Still, Snyder’s cinematic allusions were largely outside the superhero genre—mimicking Francis Ford Coppola’s infamous Ride of the Valkyries in Apocalypse Now or borrowing from the soundtrack of Mike Nichols’ The Graduate. This too is refreshing 14 years later, as a superhero genre commenting on any other type of cinema has become increasingly rare. For the purposes of adapting Watchmen, however, general audiences being as aware of the clichés and limitations of the superhero genre as adult comic readers would’ve been in the 1980s would have changed the perception of the film entirely.
At its heart, Watchmen (the novel) is a critique of the very notion of a superhero and by extension the visage of 20th century American power and imperialism that Moore posits superheroes were created to reflect. I am not sure if Snyder particularly cared for or fully engaged with that last bit, but he definitely embraced these characters as a subversion of mainstream superhero tropes. But back in 2009, the idea of superheroes interacting with each other—as a team or just in the form of cameoes—was a novelty. Fans were freaking out because Samuel L. Jackson as Nick Fury showed up for five seconds after the credits in Iron Man, and that Downey’s Stark likewise appeared for a few beats (minus any CGI or metal armor) in The Incredible Hulk.

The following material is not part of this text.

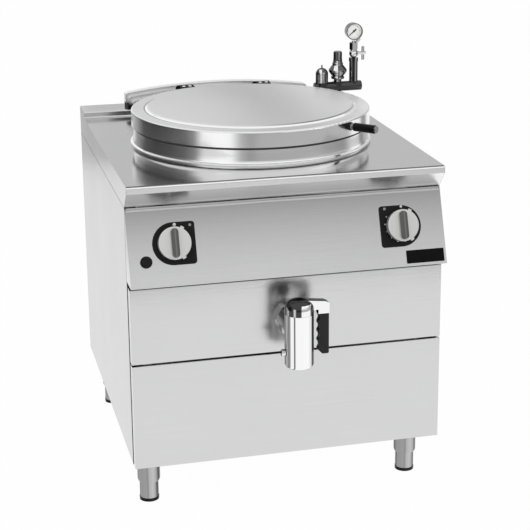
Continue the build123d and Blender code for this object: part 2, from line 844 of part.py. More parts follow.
def hinge_posts():
    half = hinge_block_width / 2 + hinge_side_gap
    posts = []
    for side in (-1, 1):
        x = side * hinge_offset
        fork = block(x - half - hinge_cheek, x + half + hinge_cheek, hinge_y - hinge_foot_length / 2,
                     hinge_y + hinge_foot_length / 2, worktop_height, worktop_height + hinge_foot_thickness)
        for start in (x - half - hinge_cheek, x + half):
            cheek = block(start, start + hinge_cheek, hinge_y - hinge_barrel_radius,
                          hinge_y + hinge_barrel_radius, worktop_height, hinge_z)
            cheek += bar_x(start, start + hinge_cheek, hinge_y, hinge_z, hinge_barrel_radius)
            fork += cheek
        fork -= bar_x(x - half - hinge_cheek, x + half + hinge_cheek, hinge_y, hinge_z, hinge_pin_radius)
        posts.append(fork)
    return posts


def hinge_axles():
    reach = hinge_block_width / 2 + hinge_side_gap + hinge_cheek
    axles = []
    for side in (-1, 1):
        x = side * hinge_offset
        axle = bar_x(x - reach - hinge_pin_head, x + reach + hinge_pin_head, hinge_y, hinge_z,
                     hinge_pin_radius)
        for end in (x - reach - hinge_pin_head, x + reach):
            axle += bar_x(end, end + hinge_pin_head, hinge_y, hinge_z, hinge_pin_radius * 4 / 3)
        axles.append(axle)
    return axles


# Draw-off tap


def tap_flange():
    back = front_y
    front = back - tap_flange_thickness
    nut = Pos(0, back, tap_height) * Rot(90, 0, 0) * hexagon(tap_flange_flats, tap_flange_thickness)
    cone = Pos(0, (back + front) / 2, tap_height) * Rot(90, 0, 0) * Cylinder(
        tap_flange_flats / 2 + seam_gap * 3, tap_flange_thickness)
    return (nut & cone) - bar_y(0, front, back, tap_height, tap_neck_radius - seam_gap)


def tap_body():
    neck_end = front_y
    top = tap_top_z
    barrel = outline([(0, spout_z), (spout_radius, spout_z), (spout_radius, top), (0, top)],
                     [((spout_radius, spout_z), spout_edge)])
    body = turned(barrel, 0, tap_y)
    body += bar_y(0, tap_y, neck_end, tap_height, tap_neck_radius - seam_gap)
    body += bar_x(-spout_radius - seam_gap, 0, tap_y, tap_height - tap_screw_drop, tap_screw_radius * 3 / 4)
    body -= post(0, tap_y, plug_bottom_z, top, plug_radius)
    body -= post(0, tap_y, spout_z, plug_bottom_z, spout_bore)
    body -= bar_y(0, tap_y + plug_radius / 2, neck_end, tap_height, drain_bore)
    return body - bar_x(-spout_radius - seam_gap, -spout_bore, tap_y, tap_height - tap_screw_drop,
                        tap_screw_shank)


def tap_plug():
    radius = plug_radius - running_fit
    top = tap_top_z + cap_gap
    plug = post(0, tap_y, plug_bottom_z + cap_gap, top, radius)
    plug -= post(0, tap_y, plug_bottom_z, tap_height, plug_port_radius)
    return plug - bar_x(-plug_radius, 0, tap_y, tap_height, plug_port_radius)


def tap_cap():
    base = tap_top_z + cap_gap
    cap = Pos(0, tap_y, base) * extrude(Circle(cap_radius), cap_height)
    dome = fillet(cap.edges().group_by(Axis.Z)[-1], cap_dome)
    arm_z = tap_height + arm_rise
    grip_z = tap_height + grip_rise
    face = outline([(0, arm_z), (grip_inner, arm_z), (grip_inner, grip_z), (arm_reach, grip_z),
                    (arm_reach, arm_z + arm_height * 3 / 4),
                    (arm_reach - arm_height / 2, arm_z + arm_height), (0, base + cap_height)],
                   [((arm_reach, arm_z + arm_height * 3 / 4), arm_height / 5),
                    ((arm_reach - arm_height / 2, arm_z + arm_height), arm_height / 5)])
    arm = prism_y(face, tap_y - arm_width / 2, tap_y + arm_width / 2)
    return dome + arm


def tap_grip():
    top = tap_height + grip_rise
    low = top - grip_length
    outer = arm_reach
    face = outline([(grip_inner, top), (outer, top), (outer, low), (grip_inner + grip_bevel, low),
                    (grip_inner, low + grip_bevel)], [((outer, low), grip_bevel / 3)])
    pitch = (grip_length - grip_bevel) / groove_count
    for index in range(groove_count):
        centre = Pos(grip_inner - groove_radius + groove_depth, top - (index + 0.5) * pitch)
        face -= centre * Circle(groove_radius)
    grip = prism_y(face, tap_y - grip_width / 2, tap_y + grip_width / 2)
    return fillet(grip.edges().filter_by(Axis.Z).sort_by(Axis.X)[-2:], grip_width / 4)


def tap_locking_screw():
    z = tap_height - tap_screw_drop
    seat = -spout_radius - seam_gap
    head = bar_x(seat - tap_screw_length, seat, tap_y, z, tap_screw_radius)
    head = fillet(head.edges().group_by(Axis.X)[0], tap_screw_length / 3)
    return head + bar_x(seat, -spout_bore - seam_gap, tap_y, z, tap_screw_shank)


# Controls


def bezel(side):
    """D-shaped plate: half round towards the cabinet's side, square towards its middle."""
    face = Circle(bezel_radius)
    square = Pos(bezel_flat / 2, 0) * Rectangle(bezel_flat, 2 * bezel_radius)
    square = fillet(square.vertices().sort_by(Axis.X)[-2:], bezel_corner)
    face += square
    face -= Circle(spindle_hole_radius)
    plate = extrude(face, bezel_thickness)
    if side > 0:
        plate = mirror(plate, Plane.YZ)
    return on_slope(side * knob_offset, knob_slope_height) * plate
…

Audiences who have lived through seeing Iron Man, Hulk, and all the rest fight Thanos, or for that matter Batman and Superman fight each other for reasons that are still difficult to fathom in Batman v Superman: Dawn of Justice, might be much more onboard now for a cinematic evisceration of the genre which suggests it is deluded and jejune.
Then again, audiences might have already proved that on the small screen after Damon Lindelof’s much more politically attuned adaptation/sequel of Watchmen hit HBO in 2019. Even so, it’s fun to imagine what might have been if audiences met Doctor Manhattan after hearing Tony Stark boast, “We have a Hulk.”